- Born: 25 November 1962 (age 63) East Kilbride, Lanarkshire, Scotland
- Occupation: Actress
- Years active: 1984–present
- Spouse: Tom Forrest ​(m. 1998)​

= Blythe Duff =

Scottish actress

Blythe Duff (born 25 November 1962) is a Scottish actress best known for her role as Jackie Reid in the ITV television series drama Taggart.

==Background==
Duff was born and raised in East Kilbride. Her love of acting started with youth theatre. On leaving Hunter High School she joined The Company, a youth opportunities theatre company, based at the Glasgow Arts Centre in Washington Street and spent her summers with the Scottish Youth Theatre. She entered the profession in 1983 with her first job at the Young Playwrights Festival (Scottish Youth Theatre/The Traverse).

==Career==
Duff's career began in the theatre, starting with the Scottish Youth and Community Theatre in Glasgow.

She worked in theatre for seven years, appearing with Scottish Opera in Street Scene as Shirley Kaplan in 1989, and at the Coliseum Theatre in London with the English National Opera. She also performed on the soundtrack album which was released on Decca Records in 1989. She was working for Scottish Opera when she landed the role of Jackie Reid in the sixth series of Taggart in 1990. Her first appearance was a community police officer in the second episode of the sixth series, "Death Comes Softly", on 3 December 1990, in which she is credited as playing WPC Reid. In the third episode, which first aired on 31 December 1990, she was credited as playing Jackie Reid and her character was seconded to CID as DC Reid. By series eight in 1993 her character was promoted to Detective Sergeant. She became the longest-serving member of the Taggart cast after James Macpherson left the show in 2002. The last Taggart episode was shown in 2010, seeing Jackie Reid reach Detective Inspector.

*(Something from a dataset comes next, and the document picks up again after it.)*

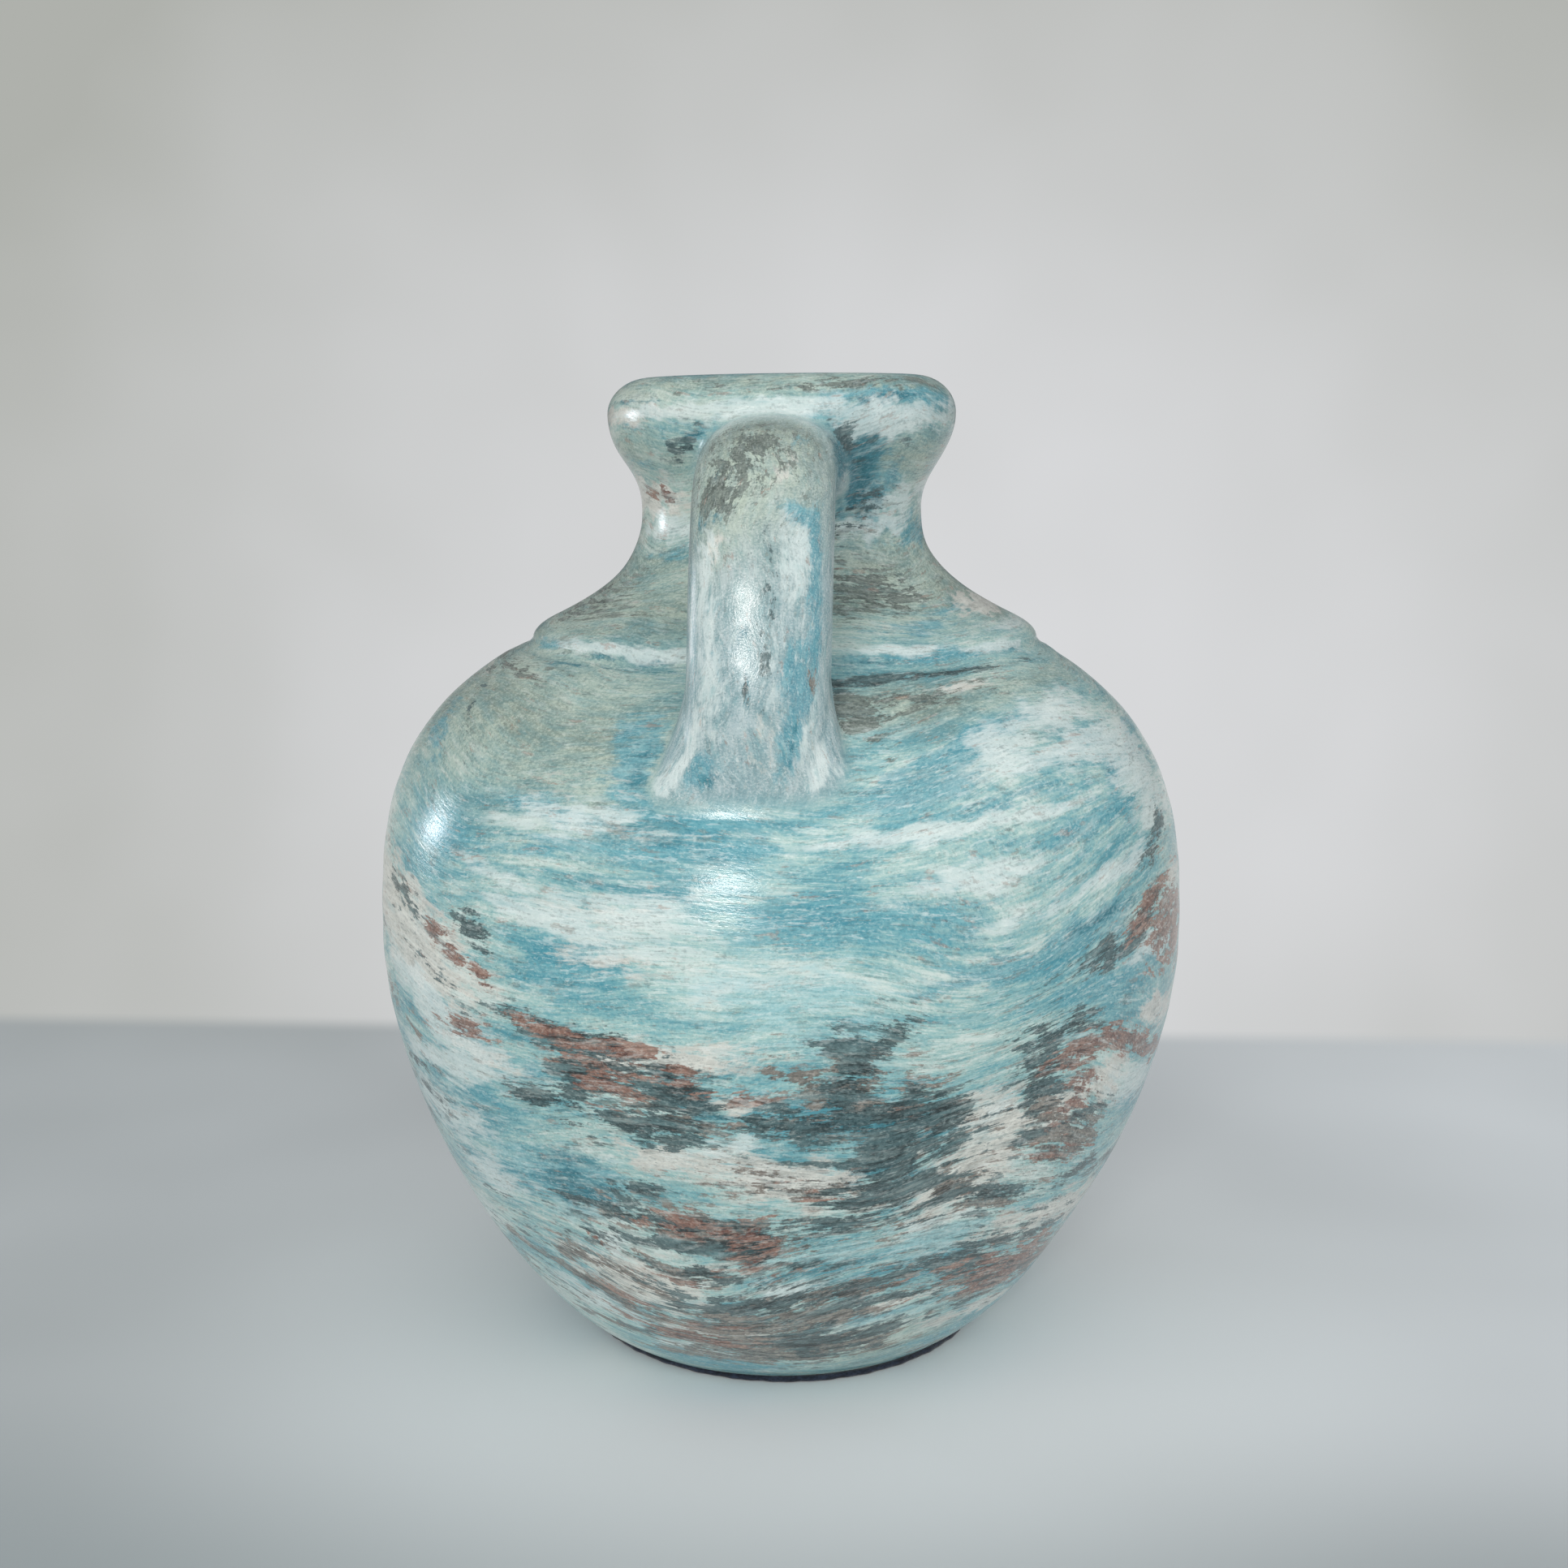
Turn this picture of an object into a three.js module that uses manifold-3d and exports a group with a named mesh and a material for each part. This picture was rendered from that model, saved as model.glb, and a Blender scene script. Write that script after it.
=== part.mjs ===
// A one-handled ceramic jug: a thrown body in two halves, a stepped shoulder collar, a waisted neck,
// a heavy rolled rim and a strap handle, standing on a thin sheet of felt.
// Millimetres, +Z up. The origin is the centre of the felt's underside and the handle points to -Y.

import * as THREE from "three";
import { mergeVertices } from "three/addons/utils/BufferGeometryUtils.js";
import Module from "manifold-3d";

// Felt sheet under the foot
const padThickness = 1.5;
const padRadius = 49.9;
const padWobble = 0.4;

// Body, from the foot to the seat of the collar. A curve length is how far the outline
// keeps its direction as it leaves the point that the length is named for.
const footRadius = 50.6;
const footSlope = 33;
const footCurveLength = 31;
const bellyRadius = 100;
const bellyHeight = 104;
const bellyCurveLengthBelow = 35;
const bellyCurveLengthAbove = 25;
const shoulderHeight = 68.2;
const shoulderSlope = 28.8;
const shoulderCurveLength = 37.5;
const wallThickness = 7;
const floorThickness = 8;
const floorCurveLength = 15;
const hollowCurveLength = 42;

// Shoulder collar, a stepped apron with a rounded edge
const collarSeatRadius = 66;
const collarCoveWidth = 3.6;
const collarCoveHeight = 2.8;
const collarCoveHollow = 2.7;
const collarEdgeHeight = 4.8;
const collarEdgeWidth = 5;
const collarHeight = 17.8;
const apronCurveLength = 20;

// Neck and its bore
const neckRadius = 34.3;
const boreRadius = 27.3;
const waistHeightAboveCollar = 16;
const waistHeightBelowRim = 11.5;
const waistCurveLength = 10.5;

// Rolled rim
const rimRadius = 42.6;
const rimSideHeight = 11.7;
const rimCrownHeight = 8.8;
const rimCurveLength = 10.4;
const lipRadius = 32.5;
const mouthRounding = 4.5;

// Strap handle: an oval section that widens where it grips the neck and the shoulder
const handleWidth = 30.4;
const handleThickness = 21;
const handleDepthBelowLip = 9.8;
const handleRiseHeight = 1.5;
const handleBendLength = 25.3;
const handleKnuckleInset = 8.1;
const handleKnuckleDrop = 5.6;
const handleBendDrop = 21.5;
const handleLeanLength = 4.6;
const handleFootDepthBelowSeat = 26.2;
const handleFootInsetLength = 1;
const upperRootLength = 12;
const upperRootWidth = 34;
const lowerRootLength = 28;
const lowerRootWidth = 66;
const lowerRootSwellWidth = 2;

// How finely the clay is drawn, and the slip-filled gap where one piece of clay meets another
const turns = 56;
const handleSides = 26;
const slipGap = 0.3;

// Levels above the ground, stacked from the pieces' own heights
const collarSeatLevel = bellyHeight + shoulderHeight;
const neckSeamLevel = collarSeatLevel + collarHeight;
const waistLevel = neckSeamLevel + waistHeightAboveCollar;
const rimSeamLevel = waistLevel + waistHeightBelowRim;
const rimLevel = rimSeamLevel + rimSideHeight;
const lipLevel = rimLevel + rimCrownHeight;

const rad = THREE.MathUtils.degToRad;
const at = (radius, height) => new THREE.Vector2(radius, height);
const wasm = await Module();
wasm.setup();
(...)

On 28 November 2003, she was a guest on the daytime talk show Today with Des and Mel. On 23 June 2004 she was a contestant on the celebrity comedy game show Win, Lose or Draw Late. She has also appeared twice as a guest on the daytime talk show Loose Women on 24 September 2004 and 15 September 2005.

On 26 April 2006, Duff appeared in the documentary There's Been a Murder: A Celebration of Taggart.

In October 2008 she attended the Mipcom television festival in Cannes, France, along with the other three main cast members, John Michie, Alex Norton and Colin McCredie to highlight the 25th anniversary of Taggart.

=== Theatre work ===

Away from filming Taggart, Duff enjoys live performance and has said that she prefers to work in theatre: "I love working on Taggart. I like my character and I like all the people I work with. I have been in Taggart since 1990 so I can't imagine my life without it, but I really like working on stage. That is where I feel very comfortable and I like the response of an audience good or bad."

In 1995 she played Rhona Clay in Swing Hammer Swing at the Citizens Theatre in Glasgow.

She starred in the European premiere of Mum's the Word in Spring 2002, which toured around Scotland and included a four-week run at the King's Theatre in Glasgow. She later reprised her role for Volcanic Productions for a tour of New Zealand.

At the Traverse Theatre in Edinburgh, Duff has appeared in "Good With people", Intolerance, King of the Fields, Sharp Shorts, "Tally's Blood", "Sheila", and "The Young Playwright's Festival".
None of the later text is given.